The subprime episode is act one. It will be the most dramatic and host the most violent swings, saddest stories and greatest losses. It will not be neatly contained. It has already broken out of the phase one host population. The sense that all will be well elsewhere is comforting. It is also hocus pocus. Car loans, credit card loans and general economic conditions will be influenced and pushed down. Most Americans have one significant asset as wealth, their home. The housing bubble produced fabulous increases in paper wealth. These are already running in reverse. Not just for subprime borrowers, for the nation and tens of millions of affected home owners. In the period between 2001 and 2007 the value of household real estate saw a paper increase of $8.5trillion. This is greater than the combined increase in value of all pension reserves, mutual fund shares, stocks and life insurance policies. The net worth growth in America since 2000 is a story of house price inflation. This house price appreciation was accomplished by borrowing an additional $4.8 trillion in mortgage debt.
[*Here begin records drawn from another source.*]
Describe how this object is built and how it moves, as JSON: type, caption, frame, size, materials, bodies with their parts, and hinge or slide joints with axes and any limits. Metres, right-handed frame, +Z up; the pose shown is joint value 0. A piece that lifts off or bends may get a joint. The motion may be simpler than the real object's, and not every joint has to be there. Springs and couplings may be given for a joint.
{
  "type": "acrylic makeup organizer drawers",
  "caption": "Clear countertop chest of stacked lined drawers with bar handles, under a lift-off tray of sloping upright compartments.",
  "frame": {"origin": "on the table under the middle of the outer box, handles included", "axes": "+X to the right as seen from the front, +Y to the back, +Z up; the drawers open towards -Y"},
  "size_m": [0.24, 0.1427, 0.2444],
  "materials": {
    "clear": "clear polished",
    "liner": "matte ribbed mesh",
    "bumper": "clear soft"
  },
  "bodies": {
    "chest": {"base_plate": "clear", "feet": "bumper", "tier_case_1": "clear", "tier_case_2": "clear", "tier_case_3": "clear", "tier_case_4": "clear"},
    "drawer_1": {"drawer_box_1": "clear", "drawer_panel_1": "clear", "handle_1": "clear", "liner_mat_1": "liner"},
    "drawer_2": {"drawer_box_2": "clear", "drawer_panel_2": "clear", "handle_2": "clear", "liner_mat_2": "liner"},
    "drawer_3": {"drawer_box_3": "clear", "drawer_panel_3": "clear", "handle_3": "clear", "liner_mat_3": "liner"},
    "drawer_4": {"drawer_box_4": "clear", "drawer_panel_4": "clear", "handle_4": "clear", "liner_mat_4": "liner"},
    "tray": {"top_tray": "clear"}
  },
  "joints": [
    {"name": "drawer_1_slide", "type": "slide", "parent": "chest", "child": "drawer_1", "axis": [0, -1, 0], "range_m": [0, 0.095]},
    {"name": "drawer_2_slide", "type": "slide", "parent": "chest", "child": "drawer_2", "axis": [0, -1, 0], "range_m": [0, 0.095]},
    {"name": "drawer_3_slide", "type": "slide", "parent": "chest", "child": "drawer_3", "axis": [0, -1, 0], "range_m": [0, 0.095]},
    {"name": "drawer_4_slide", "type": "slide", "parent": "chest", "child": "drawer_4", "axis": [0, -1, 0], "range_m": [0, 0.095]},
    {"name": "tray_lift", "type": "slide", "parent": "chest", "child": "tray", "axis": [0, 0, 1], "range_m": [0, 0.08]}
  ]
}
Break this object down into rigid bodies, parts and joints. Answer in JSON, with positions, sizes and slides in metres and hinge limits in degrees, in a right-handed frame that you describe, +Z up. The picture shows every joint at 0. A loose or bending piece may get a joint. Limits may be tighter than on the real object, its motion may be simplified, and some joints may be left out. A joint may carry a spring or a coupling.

Thus, we now owe $10.15 trillion in home mortgages on our real estate valued at just under$21 trillion. Those valuations are falling and will fall further. The debt will remain! Massive downward pressure on household net worth and reduced further opportunity to borrow again home price appreciation is now guaranteed for the near future.

The credit crunch and economic weakness is not a subprime issue it is a debt and asset inflation issue. So far there has been more talk than action and much of the talk is misdirected. The only solution widely discussed involves various schemes to make more credit available at lower prices. This is better than nothing but, is exactly how we created the present set of problems. We know that debt pain has risen and will continue to rise. We built a paper boom in debt fueled house price inflation. The strain measures of household and mortgage debt cost are released quarterly. The Federal Reserve releases this information as The Household Debt Service and Financial Obligations Ratios . Since our recent housing bubble began inflating the cost of debt service- paying off debts- has been rising very quickly. In 2001 mortgage debt cost a little over 9% of disposable personal income and overall debt service came in at just over 15% of income for the average American household. Mortgage debt- at today's very low interest rates- now consumes more than 11.5% of income and total debt service payment consumes 18% of income. The average household mortgage payment rose 29% as a percentage of income since 2000. There was a 16% increase in total debt service as a percentage of disposable personal income . The speed and extent of debt growth created the pressures that are leading some to default. This is not a subprime only issue and we are still in the early phases of reckoning with fallout from a debt stressed public. It will take a while longer to get an idea of how bad the fallout will be and how widespread it will be. It is already savaging balance sheets, investment decisions, firm net worth and corporate profits around the world. None of this is to say that we can't or won't be able to understand and respond to the situation. It is only to say that an honest and complete assessment of the situation is necessary and still generally lacking from discussion.